When it comes to the supply chain of the auto industry in the UK, it has undoubtedly been a tough few years. Even when employees returned to work after the lockdown restrictions of 2020-1, the supply chain was rife with bottlenecks.
A closer look
The lockdowns initially resulted in a wave of factories putting the brakes on production. China and South Korea are major suppliers of auto parts, but of course, things came to a standstill there. Then the rules loosened at different rates around the world. This meant the global supply chain was lacking the consistency it needed to recover quickly.
It didn’t help that the auto industry hadn’t really embraced digitisation before 2020. The pandemic forced car dealers, garages, and retailers to start offering more doorstep deliveries, test drives, and electronic signatures.
Nevertheless, recessionary fears and rising interest rates posed further challenges to a struggling auto market in 2022. The Ukraine-Russia conflict put a further spanner in the works.
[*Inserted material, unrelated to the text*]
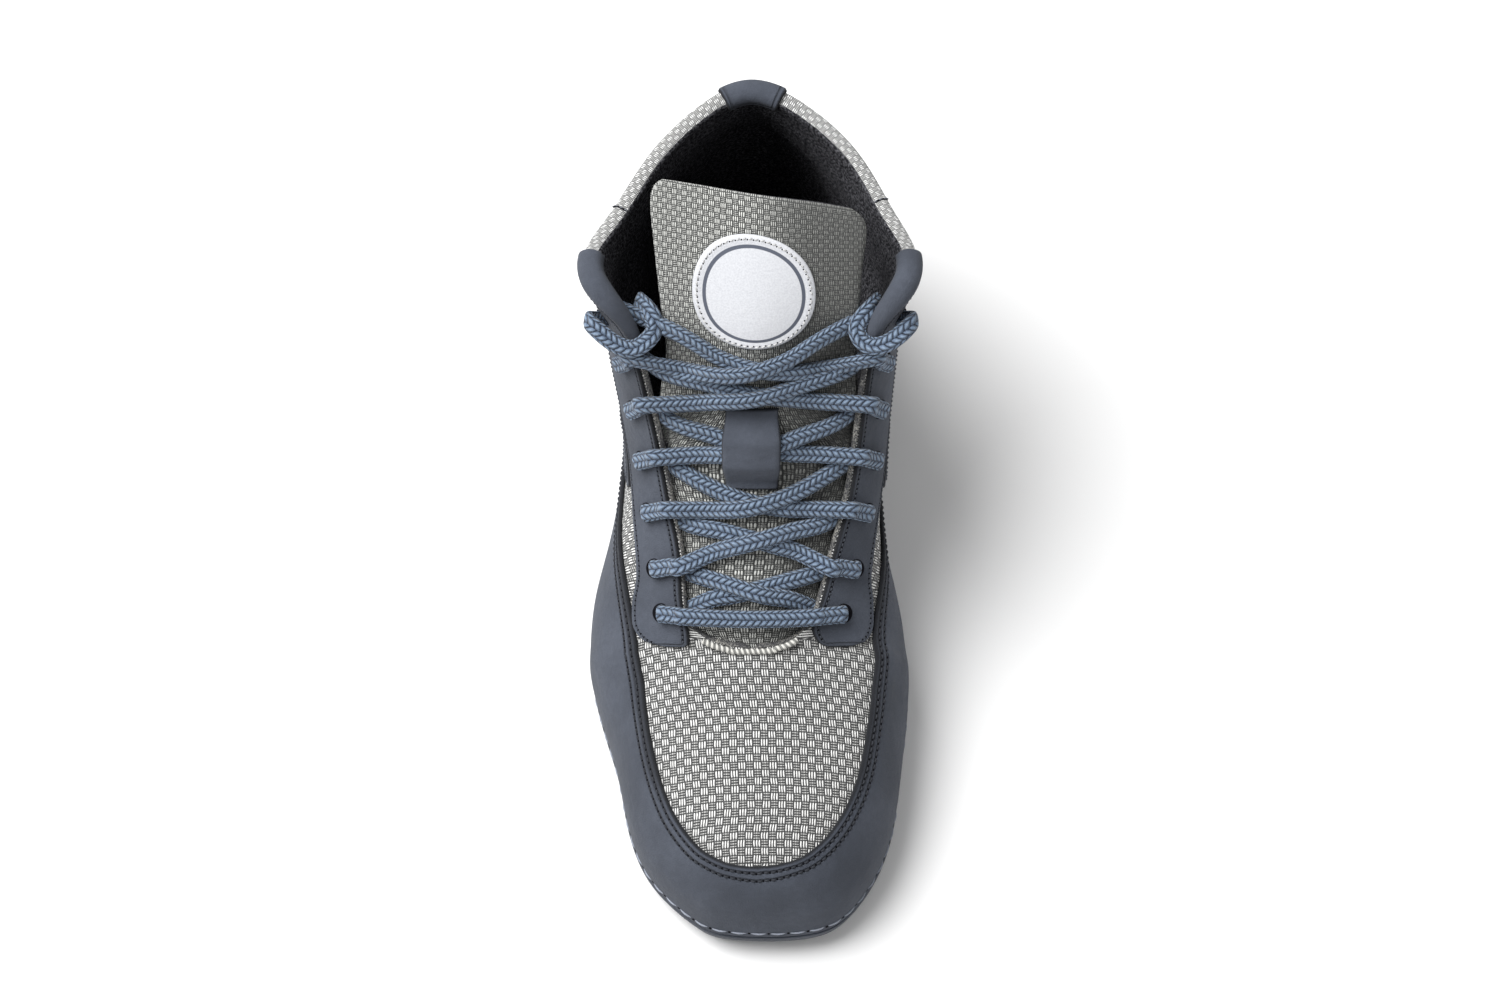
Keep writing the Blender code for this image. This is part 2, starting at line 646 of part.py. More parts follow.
def tongue_layer(inside, outside):
    """A closed layer over the tongue between two distances from its face."""
    over, under = [[[tongue(row, across, distance(row, across))
                     for across in TONGUE_GRID_STRIPS] for row in TONGUE_GRID_ROWS]
                   for distance in (outside, inside)]
    return sheet_solid(over, under)


def tongue_depth(row, across):
    """Padding that thins out to the edges, the tip and the sewn-in lower end."""
    side = 1 - across ** 4
    ends = smooth((row + 0.6) / 2) * smooth((TONGUE_LAST + 0.9 - row) / 1.5)
    return -TONGUE_PADDING * (0.35 + 0.65 * side * ends)


def tongue_at(row, x, out=0.0):
    """Point of the tongue at a sideways place, found between its edges."""
    low, high = -1.0, 1.0
    for _ in range(24):
        across = (low + high) / 2
        if tongue_face(row, across)[0] < x:
            low = across
        else:
            high = across
    return tongue(row, across, out)


# Rows of the tongue where the keeper is sewn down and where it stands clear of the lace
KEEPER_ROWS = (5.44, 5.58, 5.86, 6.25, 6.64, 6.90, 7.04)
KEEPER_RISE = (0.0, 0.0, 1.0, 1.0, 1.0, 0.0, 0.0)


def make_keeper():
    room = (1 + LACE_LIFT) * LACE_THICKNESS + 3 * GAP
    half = KEEPER_WIDTH / 2
    heights = [3 * GAP + rise * room for rise in KEEPER_RISE]
    under = [[tongue_at(row, x, height) for x in (-half, 0, half)]
             for row, height in zip(KEEPER_ROWS, heights)]
    over = [[tongue_at(row, x, height + KEEPER_THICKNESS) for x in (-half, 0, half)]
            for row, height in zip(KEEPER_ROWS, heights)]
    placed(sheet_solid(over, under), "lace_keeper", SLATE, 0.85)


BADGE_ROWS = (8.45, 10.55)    # lowest and highest row of the tongue that the badge covers


def make_badge():
    """An oval patch cut from a layer over the tongue."""
    mesh = tongue_layer(lambda row, across: GAP,
                        lambda row, across: GAP + BADGE_THICKNESS)
    badge = placed(mesh, "tongue_badge", (0.75, 0.76, 0.77), 0.6)
    middle = sum(BADGE_ROWS) / 2
    reach = (BADGE_ROWS[1] - BADGE_ROWS[0]) / 2
    faces = []
    for out in (-0.003, 0.005):
        face = []
        for number in range(11):
            angle = math.pi * (0.08 + 0.84 * number / 10)
            half = BADGE_WIDTH / 2 * math.sin(angle)
            face.append([tongue_at(middle - reach * math.cos(angle), x, out)
                         for x in (-half, half)])
        faces.append(face)
    cut(badge, cutter_from(sheet_solid(*faces), "badge_outline"), "INTERSECT")


def make_tongue():
    mesh = tongue_layer(tongue_depth, lambda row, across: 0.0)
    placed(mesh, "tongue", (0.28, 0.285, 0.28), 0.85)
    make_keeper()
    make_badge()


def make_piping():
    """The rolled edge at the base of the throat, between the two facings."""
    path = []
    for side in (OUTER, INNER):
        stretch = [skin(side, THROAT + step, TOP - 0.03, PIPING + 2 * GAP)
                   for step in (0.70, 0.5, 0.25)]
        path += stretch if side == OUTER else stretch[::-1]
    path.insert(3, skin(OUTER, THROAT, TOP - 0.03, PIPING + 2 * GAP))
    tube("throat_piping", path, PIPING, MESH_GREY)


def tube(name, path, radius, colour):
    """A round tube along a path, as a curve with filled ends."""
    line = bpy.data.curves.new(name, "CURVE")
    line.dimensions = "3D"
    line.bevel_depth = radius
    line.bevel_resolution = 2
    line.use_fill_caps = True
    run = line.splines.new("POLY")
    run.points.add(len(path) - 1)
    for spot, point in zip(run.points, path):
        spot.co = (*point, 1)
    part = bpy.data.objects.new(name, line)
    model.objects.link(part)
    part.parent = shoe
    finish = bpy.data.materials.new(name)
    finish.use_nodes = True
    shader = finish.node_tree.nodes["Principled BSDF"]
    shader.inputs["Base Color"].default_value = (*colour, 1)
    shader.inputs["Roughness"].default_value = 0.8
    line.materials.append(finish)


LACE_LIFT = 0.6               # share of its thickness that one lace rides over another
LACE_ON_FACING = GAP + OVERLAY + GAP + LACE_THICKNESS / 2
LACE_ON_TONGUE = 3 * GAP + LACE_THICKNESS / 2
TONGUE_ROW = 6                # number of the section less the row of the tongue beside it


def lace_run(path, normals):
    """A flat braided lace along a path, lying square to the normals."""
    rings = []
    for number, (point, normal) in enumerate(zip(path, normals)):
        before = path[max(number - 1, 0)]
        after = path[min(number + 1, len(path) - 1)]
        across = (after - before).cross(normal).normalized()
        up = across.cross(after - before).normalized()
        ring = []
        for turn in range(6):
            angle = math.tau * turn / 6
            ring.append(point + across * (LACE_WIDTH / 2 * math.cos(angle))
                        + up * (LACE_THICKNESS / 2 * math.sin(angle) / math.sin(math.tau / 6)))
        rings.append(ring + ring[:1])
    middle = [[path[0]] * 7, [path[-1]] * 7]
    return mesh_from([rings, [middle[0], rings[0]], [middle[1], rings[-1]]])


def over_facing(side, u, v):
    return (skin(side, u, v, LACE_ON_FACING),
            Vector(surface_normal(side, u, v)))


def over_tongue(row, x, lift):
    point = tongue_at(row, x, LACE_ON_TONGUE + lift)
    return point, point - tongue_at(row, x)


# For each crossing of the lace over the tongue: the section where its strands meet, and
# how far its strands reach under the facing, a share of the throat's half width
CROSSINGS = ((9.66, 0.80), (10.47, 0.80), (11.14, 0.80), (12.25, 0.80), (13.36, 0.78),
             (13.92, 0.61))
PAST_EDGE = 0.13              # levels that a strand runs on before it drops to the tongue


def crossing_strand(side, number, on_top):
    """From one facing's eyelet over the tongue to the other facing, one eyelet up."""
    low, high = EYELETS[number], EYELETS[number + 1]
    meet, width = CROSSINGS[number]
    start_u, end_u = low[0] + 0.15, high[0] - 0.25
    spots = []
    if number == 0:
        start_u = low[0] + 0.30
    else:
        spots = [over_facing(side, low[0], level)
                 for level in (low[1] + 0.02, TOP - 0.05, TOP + PAST_EDGE)]
    if number == 5:
        end_u = high[0] - 0.55
    start_x = top_point(side, start_u)[0] * 0.66
    end_x = top_point(-side, end_u)[0] * width
    for share in (0.0, 0.25, 0.5, 0.75, 1.0):
        ride = LACE_LIFT * LACE_THICKNESS * (1 - abs(share - 0.5) / 0.5) if on_top else 0
        bend = 4 * share * (1 - share) * (meet - (start_u + end_u) / 2)
        u = start_u + (end_u - start_u) * share + bend
        spots.append(over_tongue(u - TONGUE_ROW, start_x + (end_x - start_x) * share, ride))
    return lace_run([spot[0] for spot in spots], [spot[1] for spot in spots])


def make_bar():
    """The straight stretch between the two lowest eyelets."""
    u, v = EYELETS[0]
    levels = (v, TOP - 0.05, TOP + PAST_EDGE)
    spots = [over_facing(OUTER, u, level) for level in levels]
    spots.append(over_tongue(u - TONGUE_ROW, 0.0, LACE_THICKNESS))
    spots += [over_facing(INNER, u, level) for level in reversed(levels)]
    placed(lace_run([spot[0] for spot in spots], [spot[1] for spot in spots]),
           "lace_bar", LACE_BLUE, 0.7)


def make_laces():
    make_bar()
    for number in range(len(CROSSINGS)):
        top_side = INNER if number % 2 == 0 else OUTER
        strand = placed(crossing_strand(-top_side, number, False),
                        "lace_crossing_%d" % (number + 1), LACE_BLUE, 0.7)
        other = cutter_from(crossing_strand(top_side, number, True), "upper_strand")
        cut(strand, other, "UNION", FLAT / 4)


# The lace's two ends, from the top eyelet round the front of the collar into the shoe
END_RADIUS = 0.0020
END_POINTS = 11
END_ROUTES = {
    "lace_end_outer": (
        (-0.0540, 0.1700, 0.1405), (-0.0500, 0.1665, 0.1375), (-0.0448, 0.1630, 0.1350),
        (-0.0385, 0.1629, 0.1336), (-0.0345, 0.1652, 0.1348), (-0.0325, 0.1690, 0.1365),
        (-0.0340, 0.1735, 0.1385), (-0.0375, 0.1780, 0.1360)),
    "lace_end_inner": (
        (0.0540, 0.1700, 0.1405), (0.0510, 0.1660, 0.1375), (0.0458, 0.1630, 0.1350),
        (0.0405, 0.1629, 0.1336), (0.0374, 0.1652, 0.1350), (0.0365, 0.1690, 0.1378),
        (0.0385, 0.1735, 0.1390), (0.0405, 0.1780, 0.1365)),
}


def make_ends():
    for name, route in END_ROUTES.items():
        line = Spline(route)
        path = [line.at(share * (len(route) - 1)) for share in np.linspace(0, 1, END_POINTS)]
        tube(name, path, END_RADIUS, LACE_BLUE)


def centre_on_floor():
    """Set the shoe's box, without the loose lace ends, on the floor round the origin."""
    bpy.context.view_layer.update()
    points = []
    for part in model.objects:
        if part.type == "EMPTY" or part.name in END_ROUTES:
            continue
        ready = part.evaluated_get(bpy.context.evaluated_depsgraph_get())
        points += [tuple(vertex.co) for vertex in ready.to_mesh().vertices]
        ready.to_mesh_clear()
    low, high = np.min(points, axis=0), np.max(points, axis=0)
    shoe.location = (-(low[0] + high[0]) / 2, -(low[1] + high[1]) / 2, -low[2])


def build():
    make_outsole()
    make_insole()
    make_upper()
    make_overlays()
    make_tongue()
    make_piping()
    make_laces()
    make_ends()
    for cutter in list(cutters.objects):
        bpy.data.objects.remove(cutter)
    centre_on_floor()


for old in list(bpy.data.objects):
    bpy.data.objects.remove(old)
model = bpy.data.collections.new("wrestling_shoe")
cutters = bpy.data.collections.new("cutters")
bpy.context.scene.collection.children.link(model)
bpy.context.scene.collection.children.link(cutters)
shoe = bpy.data.objects.new("shoe", None)
model.objects.link(shoe)
build()
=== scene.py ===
import math

import bmesh
import bpy
import numpy as np
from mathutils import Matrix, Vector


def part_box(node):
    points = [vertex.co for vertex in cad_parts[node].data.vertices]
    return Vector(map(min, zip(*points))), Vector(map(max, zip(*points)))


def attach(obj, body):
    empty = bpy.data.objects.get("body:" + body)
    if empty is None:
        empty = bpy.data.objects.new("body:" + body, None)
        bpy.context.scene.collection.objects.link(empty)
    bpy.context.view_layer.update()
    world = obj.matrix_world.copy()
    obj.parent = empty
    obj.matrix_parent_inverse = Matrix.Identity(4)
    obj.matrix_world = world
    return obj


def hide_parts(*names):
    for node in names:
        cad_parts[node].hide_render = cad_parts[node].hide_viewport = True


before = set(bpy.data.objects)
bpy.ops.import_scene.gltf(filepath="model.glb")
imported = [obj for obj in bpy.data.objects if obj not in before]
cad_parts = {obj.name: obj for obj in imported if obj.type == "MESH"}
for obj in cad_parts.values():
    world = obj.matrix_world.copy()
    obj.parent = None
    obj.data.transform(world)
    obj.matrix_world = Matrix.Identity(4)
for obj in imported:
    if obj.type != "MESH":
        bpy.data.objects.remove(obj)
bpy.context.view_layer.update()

bpy.ops.object.select_all(action="DESELECT")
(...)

Before this, Ukraine produced an estimated 45-54% of the world’s semiconductor neon. This material was essential to produce the lasers that auto producers use to create chips.
Easing supply chain issues
In 2023, the issues have gradually started to subside in the UK market. In the first half of the year, UK car production rose by 11.7%, and in June, it rose by 16.2%.
Production is still not as high as it was before the pandemic, but it is good to finally see some growth. Much of this was due to the rise in demand for electric and hybrid models in the UK.
The role of overseas exports
Higher supply and demand rates have led to surges in vehicle air freight services. The auto industry is very important for the European economy, and the UK is one of the main sources of the EU’s auto imports (along with China).
The USA also drives a large amount of demand, being the main export destination for cars produced in the EU and the UK.
Though the supply chain is clearly not where it was before the pandemic, we are seeing the first hopeful signs of improvement.
As demand grows for electric cars over the next few years, supply chains are likely to see far fewer car parts passing through them. It’s likely to be a time of significant change. The major players in the auto world now turn their attention to making EVs more affordable and developing more sustainable battery types and recycling processes.
It’s an unpredictable time for automakers. It is to be hoped that after a period of change, the supply chain will evolve and come out the other side in a stronger position.